* GIVEN TASK: Repeat every line, exactly, from the very first through the one where "addPair('tyre', tyreBody(), darkRubber);" appears. Add nothing else.

_ _ _ _

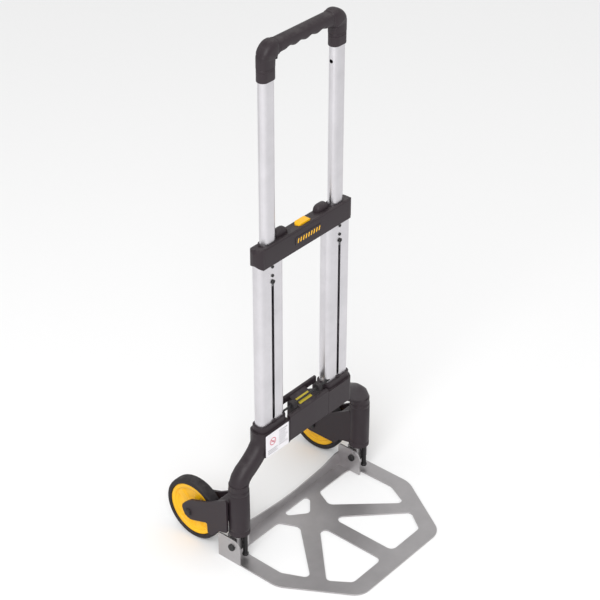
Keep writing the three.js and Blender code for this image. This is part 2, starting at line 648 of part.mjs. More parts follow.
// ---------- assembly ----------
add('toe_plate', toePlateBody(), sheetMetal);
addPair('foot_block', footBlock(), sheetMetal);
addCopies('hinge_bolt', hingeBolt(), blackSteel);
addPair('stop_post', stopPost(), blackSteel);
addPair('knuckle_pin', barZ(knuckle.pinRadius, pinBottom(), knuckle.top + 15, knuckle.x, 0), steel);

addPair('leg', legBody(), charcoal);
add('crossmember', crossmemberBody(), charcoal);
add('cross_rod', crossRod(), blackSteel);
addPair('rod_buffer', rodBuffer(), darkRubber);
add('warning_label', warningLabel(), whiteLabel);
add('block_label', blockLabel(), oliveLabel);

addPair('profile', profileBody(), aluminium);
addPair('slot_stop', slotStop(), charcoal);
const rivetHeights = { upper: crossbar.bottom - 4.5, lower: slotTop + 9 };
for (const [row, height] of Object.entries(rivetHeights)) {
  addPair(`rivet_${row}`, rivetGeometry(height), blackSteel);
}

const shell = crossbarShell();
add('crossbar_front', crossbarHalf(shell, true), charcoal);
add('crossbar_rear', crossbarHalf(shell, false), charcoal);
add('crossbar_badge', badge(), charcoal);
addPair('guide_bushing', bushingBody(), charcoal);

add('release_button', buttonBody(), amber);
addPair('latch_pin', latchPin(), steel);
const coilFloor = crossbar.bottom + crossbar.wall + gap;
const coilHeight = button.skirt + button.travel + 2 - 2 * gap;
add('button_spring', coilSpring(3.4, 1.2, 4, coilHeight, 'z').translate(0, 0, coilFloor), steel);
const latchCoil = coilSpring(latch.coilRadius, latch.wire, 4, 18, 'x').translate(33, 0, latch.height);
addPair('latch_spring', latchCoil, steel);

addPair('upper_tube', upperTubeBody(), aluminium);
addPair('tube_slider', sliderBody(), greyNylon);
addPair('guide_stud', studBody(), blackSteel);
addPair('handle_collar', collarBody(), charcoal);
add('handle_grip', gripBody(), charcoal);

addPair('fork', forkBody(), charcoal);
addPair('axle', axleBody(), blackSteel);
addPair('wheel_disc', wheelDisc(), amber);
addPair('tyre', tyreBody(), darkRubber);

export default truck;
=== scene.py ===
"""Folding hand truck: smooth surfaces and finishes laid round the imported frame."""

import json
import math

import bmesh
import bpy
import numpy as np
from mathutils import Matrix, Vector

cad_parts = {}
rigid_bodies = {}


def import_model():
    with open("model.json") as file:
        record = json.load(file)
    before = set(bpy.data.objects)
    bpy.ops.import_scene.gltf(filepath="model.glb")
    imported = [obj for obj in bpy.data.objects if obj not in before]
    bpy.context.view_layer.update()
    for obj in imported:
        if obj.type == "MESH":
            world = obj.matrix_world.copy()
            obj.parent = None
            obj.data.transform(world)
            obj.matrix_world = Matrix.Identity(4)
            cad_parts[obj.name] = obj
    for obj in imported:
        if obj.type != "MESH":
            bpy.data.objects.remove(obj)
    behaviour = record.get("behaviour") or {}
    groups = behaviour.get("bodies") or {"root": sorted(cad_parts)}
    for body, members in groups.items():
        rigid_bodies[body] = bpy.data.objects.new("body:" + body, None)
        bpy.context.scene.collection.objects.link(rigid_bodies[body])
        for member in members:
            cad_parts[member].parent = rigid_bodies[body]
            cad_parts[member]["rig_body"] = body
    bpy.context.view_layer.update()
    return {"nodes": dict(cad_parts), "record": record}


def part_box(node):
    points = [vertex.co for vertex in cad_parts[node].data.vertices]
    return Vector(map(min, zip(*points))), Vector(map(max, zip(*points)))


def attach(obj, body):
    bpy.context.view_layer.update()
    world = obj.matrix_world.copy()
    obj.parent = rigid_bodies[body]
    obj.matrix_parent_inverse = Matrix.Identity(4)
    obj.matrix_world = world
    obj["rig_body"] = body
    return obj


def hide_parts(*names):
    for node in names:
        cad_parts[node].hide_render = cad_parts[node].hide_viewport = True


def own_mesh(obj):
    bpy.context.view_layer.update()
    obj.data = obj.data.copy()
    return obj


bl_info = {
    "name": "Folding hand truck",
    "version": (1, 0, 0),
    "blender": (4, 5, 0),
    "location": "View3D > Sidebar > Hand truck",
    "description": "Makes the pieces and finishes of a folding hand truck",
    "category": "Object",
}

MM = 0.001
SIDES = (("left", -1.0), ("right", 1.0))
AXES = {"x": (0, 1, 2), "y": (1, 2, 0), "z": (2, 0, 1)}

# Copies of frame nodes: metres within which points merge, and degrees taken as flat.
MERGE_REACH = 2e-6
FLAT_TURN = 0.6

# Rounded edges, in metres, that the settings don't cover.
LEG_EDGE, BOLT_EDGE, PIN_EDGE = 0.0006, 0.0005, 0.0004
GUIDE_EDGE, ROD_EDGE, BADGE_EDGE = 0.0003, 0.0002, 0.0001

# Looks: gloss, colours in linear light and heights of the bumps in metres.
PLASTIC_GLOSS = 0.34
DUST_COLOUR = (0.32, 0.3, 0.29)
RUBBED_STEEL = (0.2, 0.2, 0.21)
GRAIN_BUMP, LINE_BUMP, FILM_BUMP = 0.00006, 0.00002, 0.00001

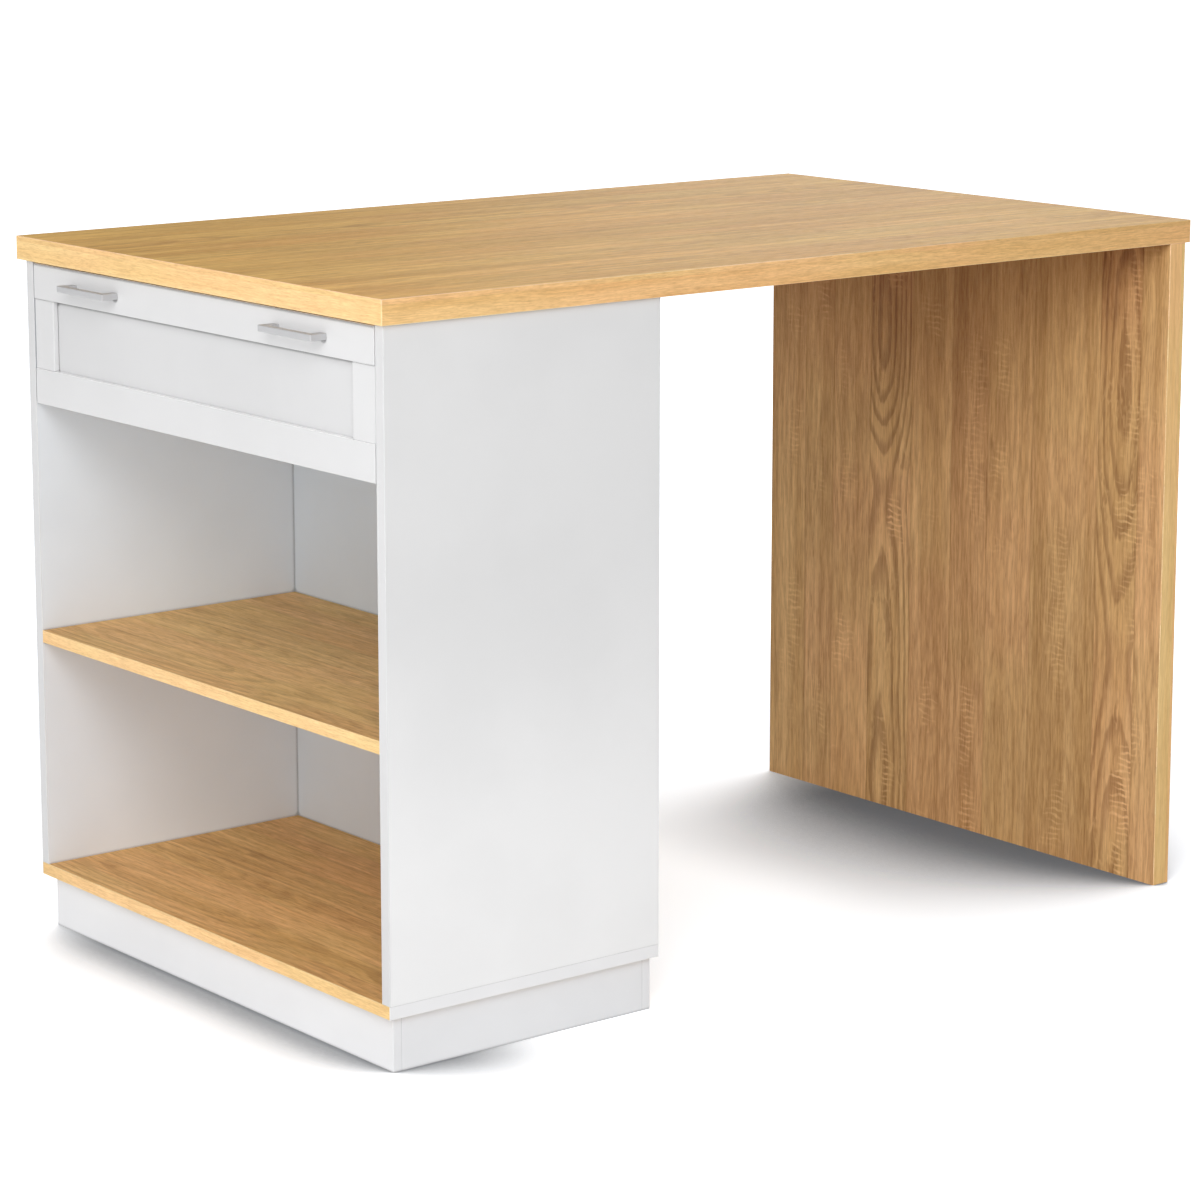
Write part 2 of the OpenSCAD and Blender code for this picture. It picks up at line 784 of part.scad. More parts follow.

_ _ _ _

* RESPONSE:
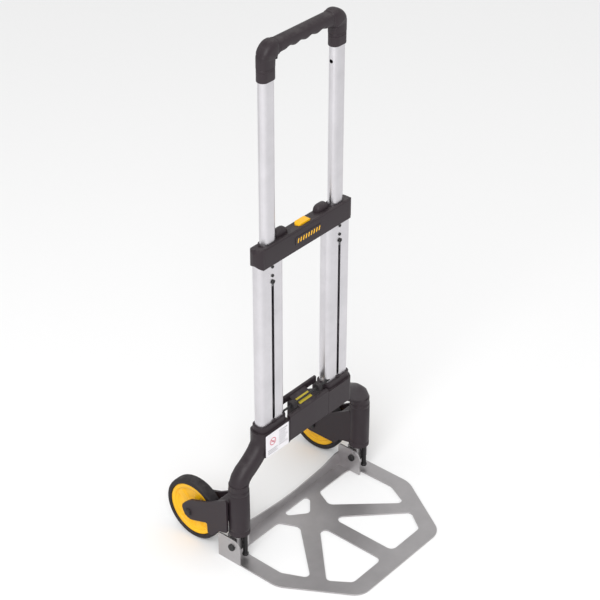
Keep writing the three.js and Blender code for this image. This is part 2, starting at line 648 of part.mjs. More parts follow.
// ---------- assembly ----------
add('toe_plate', toePlateBody(), sheetMetal);
addPair('foot_block', footBlock(), sheetMetal);
addCopies('hinge_bolt', hingeBolt(), blackSteel);
addPair('stop_post', stopPost(), blackSteel);
addPair('knuckle_pin', barZ(knuckle.pinRadius, pinBottom(), knuckle.top + 15, knuckle.x, 0), steel);

addPair('leg', legBody(), charcoal);
add('crossmember', crossmemberBody(), charcoal);
add('cross_rod', crossRod(), blackSteel);
addPair('rod_buffer', rodBuffer(), darkRubber);
add('warning_label', warningLabel(), whiteLabel);
add('block_label', blockLabel(), oliveLabel);

addPair('profile', profileBody(), aluminium);
addPair('slot_stop', slotStop(), charcoal);
const rivetHeights = { upper: crossbar.bottom - 4.5, lower: slotTop + 9 };
for (const [row, height] of Object.entries(rivetHeights)) {
  addPair(`rivet_${row}`, rivetGeometry(height), blackSteel);
}

const shell = crossbarShell();
add('crossbar_front', crossbarHalf(shell, true), charcoal);
add('crossbar_rear', crossbarHalf(shell, false), charcoal);
add('crossbar_badge', badge(), charcoal);
addPair('guide_bushing', bushingBody(), charcoal);

add('release_button', buttonBody(), amber);
addPair('latch_pin', latchPin(), steel);
const coilFloor = crossbar.bottom + crossbar.wall + gap;
const coilHeight = button.skirt + button.travel + 2 - 2 * gap;
add('button_spring', coilSpring(3.4, 1.2, 4, coilHeight, 'z').translate(0, 0, coilFloor), steel);
const latchCoil = coilSpring(latch.coilRadius, latch.wire, 4, 18, 'x').translate(33, 0, latch.height);
addPair('latch_spring', latchCoil, steel);

addPair('upper_tube', upperTubeBody(), aluminium);
addPair('tube_slider', sliderBody(), greyNylon);
addPair('guide_stud', studBody(), blackSteel);
addPair('handle_collar', collarBody(), charcoal);
add('handle_grip', gripBody(), charcoal);

addPair('fork', forkBody(), charcoal);
addPair('axle', axleBody(), blackSteel);
addPair('wheel_disc', wheelDisc(), amber);
addPair('tyre', tyreBody(), darkRubber);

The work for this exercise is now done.